ROANOKE TIMES

                         Roanoke Times
                 Copyright (c) 1995, Landmark Communications, Inc.

DATE: SATURDAY, April 10, 1993                   TAG: 9304100110
SECTION: BUSINESS                    PAGE: A6   EDITION: METRO 
SOURCE: 
DATELINE:                                 LENGTH: Medium


IN BUSINESS FIRST UNION CORP. UNDER INVESTIGATION

First Union Corp. under investigation

Bank regulators are investigating First Union Corp. to determine if the Charlotte, N.C., banking company violated laws by linking the granting of credit to a customer's willingness to obtain underwriting business. It is illegal for banks to condition the issuance of credit on customers' purchase of other bank services; the practice is called tying.

First Union, parent of Roanoke-based First Union National Bank of Virginia, confirmed Friday the Comptroller of the Currency will study the company. But First Union spokesman Jeep Bryant said he is "not aware of any transactions that have been tied. . . . We are in compliance with the regulations."

Bryant said the bank responded to a general inquiry from the office of the Comptroller of the Currency in December but has heard nothing since. The comptroller's office had no comment on the report, which appeared in the Bond Buyer, a trade paper, according to a report in Friday's Wall Street Journal.

The comptroller's office has looked for evidence of tying at a handful of U.S. banks, the newspaper said. It said the comptroller began looking at First Union as the result of information provided by the Securities Industry Association, which surveyed its 600 members in November in a search for bank-tying violations. - Staff report

Defense-cut hearing scheduled

Roanoke-area businesses that are adversely affected by cuts in federal defense spending will have a chance to speak at a hearing of a subcommittee of the Governor's Commission on Defense Conversion and Economic Development.

The hearing will begin at 8:30 a.m. April 19 on the mezzanine of the Roanoke Civic Center auditorium.

The commission is seeking information on specific problems and suggested actions to alleviate them, said John Stroud, president of Roanoke Regional Chamber of Commerce. The Blue Ridge Small Business Development Center, a program of the regional chamber, is sponsoring the event. - Staff report

GM spurns federal truck-recall request

WASHINGTON - General Motors Corp. rejected a federal request Friday that it recall and fix the fuel tanks in 4.7 million older pickup trucks, setting up a confrontation that risks both the public image of the world's largest automaker and the ability of the government to regulate auto safety.

The federal recall request alleges that the vehicles' side-mounted gas tanks are more likely than those of other designs to result in fires and deaths in side collisions.

GM blamed the government request in part on "rhetoric and disinformation" from lawyers involved in suits against the automaker. GM also said the government can't say there is a defect in a vehicle that met federal safety standards - a fact GM has long claimed for the 1973-87 pickups at issue.

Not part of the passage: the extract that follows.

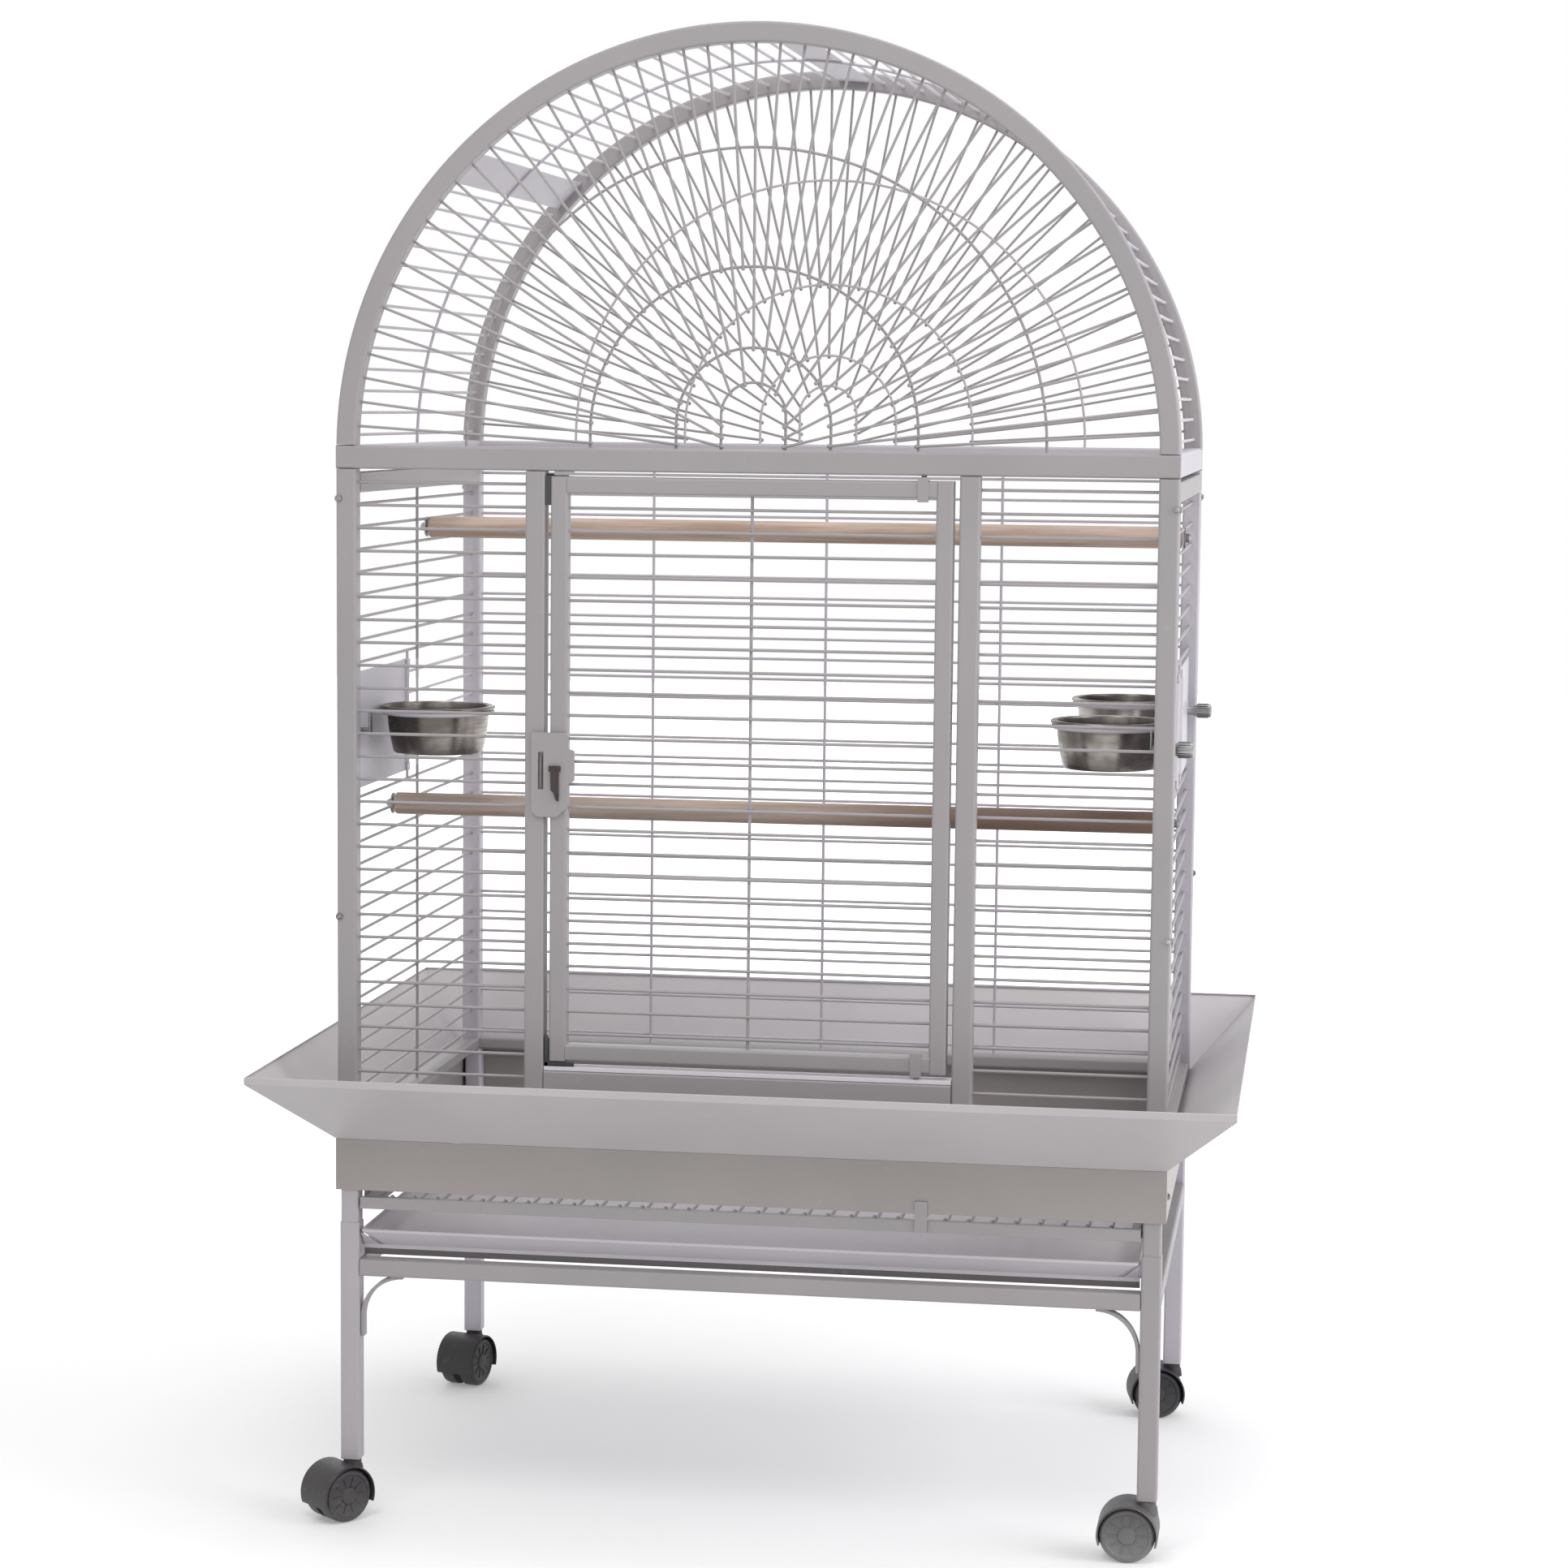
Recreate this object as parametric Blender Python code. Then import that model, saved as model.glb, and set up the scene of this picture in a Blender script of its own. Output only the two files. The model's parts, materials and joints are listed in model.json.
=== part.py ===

If GM continues to fight, the government can order a recall; GM then can challenge that order in court. It is the only company that has beaten a U.S. recall order in court. - Knight-Ridder/Tribune

Briefly . . .

Jeffrey W. Garst, doing business as Garst Auction Service of Blacksburg, has petitioned the U.S. Bankruptcy Court in Roanoke for protection from creditors while liquidating the business. He estimated his debt at less than $500,000 and assets at less than $50,000, according to papers filed in the court.

\ Martin Brothers Contractors of Roanoke has won a contract for expansion and renovation of First Virginia Bank's Southwest operations center on Coulter Drive Northwest. The $640,000 project is to be completed in early fall. Dickson Architects & Associates is designer.

Martin Brothers also won a contract from Whitescarver-Rodes & Associates Inc. for an addition and alterations to its office on Frontage Road Northwest, to be completed by early summer.

\ Reynolds Aluminum Recycling Co. has opened two more centers in the Roanoke Valley to buy recyclable aluminum products. The centers are at Oak Grove Plaza on Virginia 419 and at Happy's Flea Market at 5411 Williamson Road. The Richmond company now operates five recycling centers in the valley.

\ U.S. stock, commodities and Treasury bond markets were closed Friday for the Good Friday holiday. Financial tables in today's Roanoke Times & World-News are weekly summaries of trading through Thursday.